INSTRUCTION: Write out, word for word, only the data from its first line to the line containing "import Module from".

* begin STORED DATA *

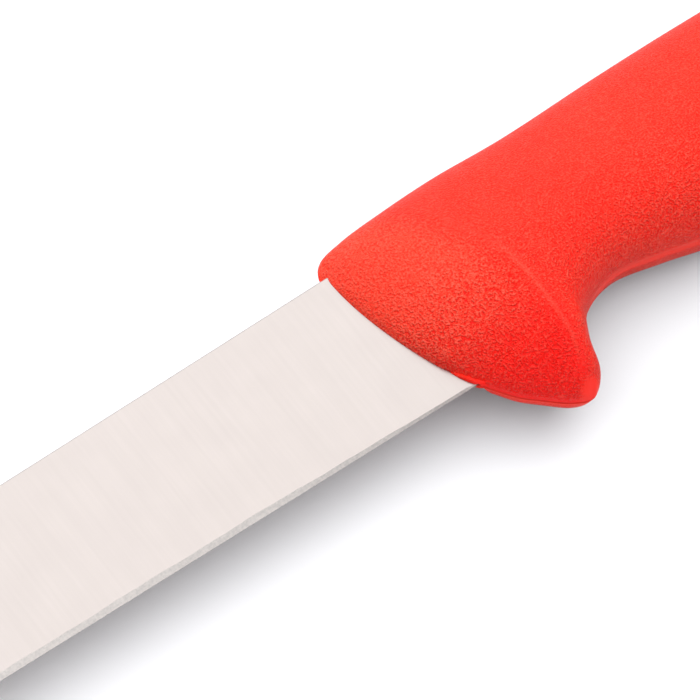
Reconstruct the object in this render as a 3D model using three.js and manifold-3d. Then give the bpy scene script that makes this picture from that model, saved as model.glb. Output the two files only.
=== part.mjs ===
// Boning knife: a ground steel blade whose hidden tang is moulded into a plastic core,
// and a textured grip with a finger guard moulded over that core.
//
// Millimetres, +Z up. The knife lies on its right side: +X runs from the tip to the butt,
// +Y from the cutting edge to the spine. The shapes are drawn from the heel, the rear end
// of the cutting edge, with z = 0 on the blade's middle plane. The whole knife is then moved
// so that the origin is the centre of its footprint on the surface it lies on.
import * as THREE from "three";
import { mergeVertices } from "three/addons/utils/BufferGeometryUtils.js";
import Module from "manifold-3d";

const wasm = await Module();
wasm.setup();

// ---- Driving dimensions ----
const BLADE_LENGTH = 170; // heel to tip
const BLADE_HEIGHT = 25.2; // edge to spine at the heel
const SPINE_SLOPE = 0.0096; // the spine falls this much per mm towards the tip
const EDGE_SLOPE = 0.011; // the edge rises this much per mm towards the tip
const BELLY_LENGTH = 58; // stretch over which the edge sweeps up to the point
const BELLY_POWER = 2.4;
const DROP_LENGTH = 46; // stretch over which the spine drops to the point
const POINT_DROP = 3.1;
const POINT_HEIGHT = 0.3; // the point is this blunt
const HALF_THICKNESS = 0.26; // half the blade at the heel's edge, before the bevel
const GRIND_RISE = 0.0373; // half thickness gained per mm towards the spine
const DISTAL_TAPER = 0.0017; // half thickness lost per mm towards the tip
const BEVEL_WIDTH = 0.93; // width of the honed bevel along the edge
const HEEL_BEVEL_WIDTH = 0.35; // it narrows towards the heel
const BEVEL_GROWTH_LENGTH = 42;
const EDGE_LAND = 0.04; // half width of the cutting edge itself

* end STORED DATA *

THE ANSWER:
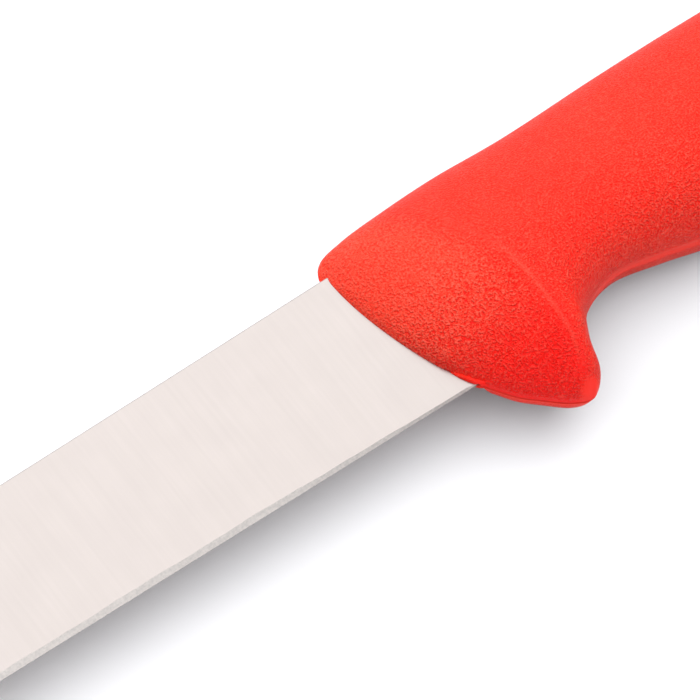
Reconstruct the object in this render as a 3D model using three.js and manifold-3d. Then give the bpy scene script that makes this picture from that model, saved as model.glb. Output the two files only.
=== part.mjs ===
// Boning knife: a ground steel blade whose hidden tang is moulded into a plastic core,
// and a textured grip with a finger guard moulded over that core.
//
// Millimetres, +Z up. The knife lies on its right side: +X runs from the tip to the butt,
// +Y from the cutting edge to the spine. The shapes are drawn from the heel, the rear end
// of the cutting edge, with z = 0 on the blade's middle plane. The whole knife is then moved
// so that the origin is the centre of its footprint on the surface it lies on.
import * as THREE from "three";
import { mergeVertices } from "three/addons/utils/BufferGeometryUtils.js";
import Module from "manifold-3d";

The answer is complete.